Survivorship benefits from a second-to-die life insurance policy can also provide liquidity to surviving heirs, allowing them to pay for estate taxes and other associated costs without having to sell assets from the inheritance. This can be especially beneficial for estates with primarily non-liquid assets, such as real estate and investments.

Common Usages

Most commonly, second-to-die life insurance will be utilized by married couples as part of their estate plan. For wealthy families, policies may be taken to ease the burden of estate taxes. Survivorship benefits can be calculated to pay for the estate tax bill on large inheritances, as well as cover other estate settlement costs.

Second-to-die life insurance policies can also be used to guarantee death benefits to heirs. An Irrevocable Life Insurance Trust can also be the beneficiary of the policy, which allows the death benefits to not be considered a part of the estate or inheritance.

Other Examples

Though second-to-die policies are often utilized by married couples, they can also be options for unrelated people as well, such as business partners who want to plan for transition of ownership after their deaths. Second-to-die life insurance is also a popular option for spouses who have children with special needs. In those cases, policies will often fund trusts to provide financial security for the life and care of the child.

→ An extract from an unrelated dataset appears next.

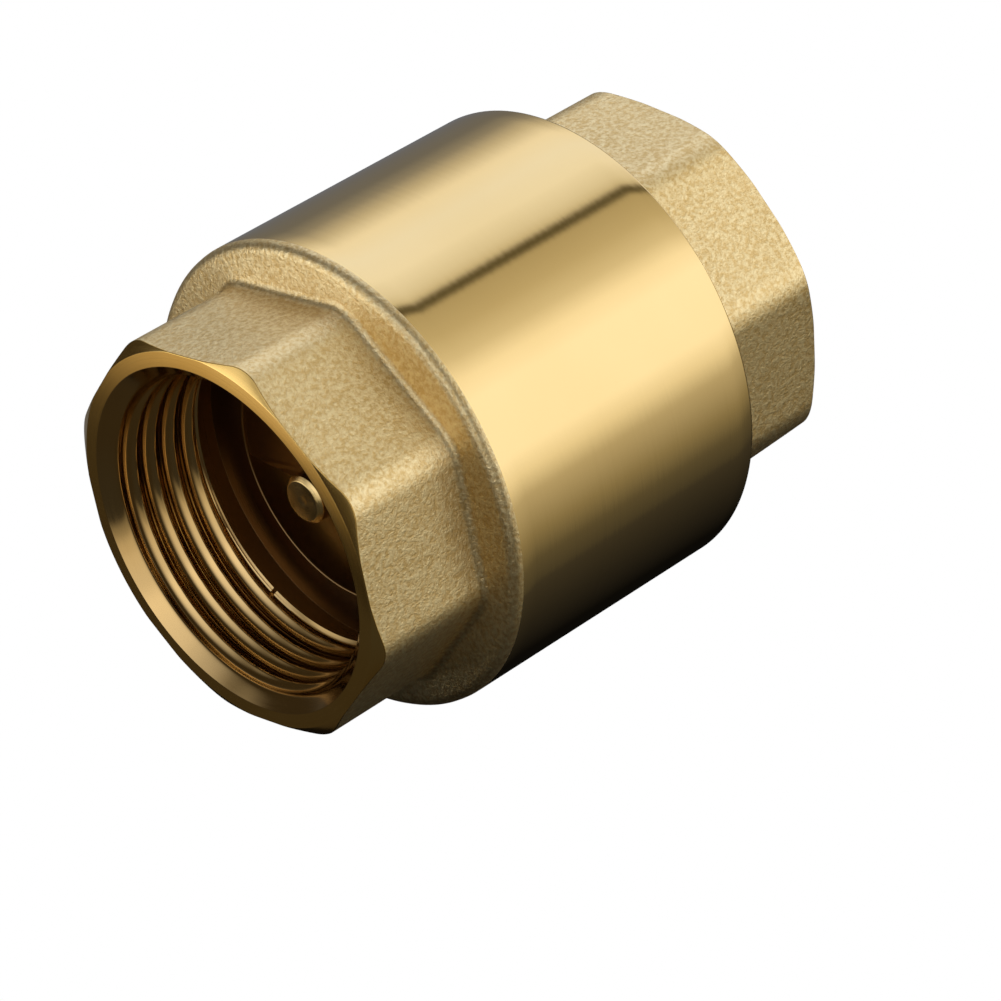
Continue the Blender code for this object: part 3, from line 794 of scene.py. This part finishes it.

Second-to-die life insurance is usually not a good option in situations where the first surviving spouse needs benefits to cover expenses or maintain a lifestyle. Unlike traditional life insurance policies, the surviving spouse will not receive any benefits. Rather, second-to-die policies tend to benefit people looking for ways to plan for future generations.

The information provided is for informational purposes only. It is not intended to be used, and should not be used, as the sole basis for legal and/or tax advice. Individuals should seek and rely upon the guidance and advice of their own legal and tax counsel before making any decisions regarding any planning, investment, tax concepts or strategies discussed herein. Individual circumstances may vary and results discussed are no guarantees of applicability or future performance.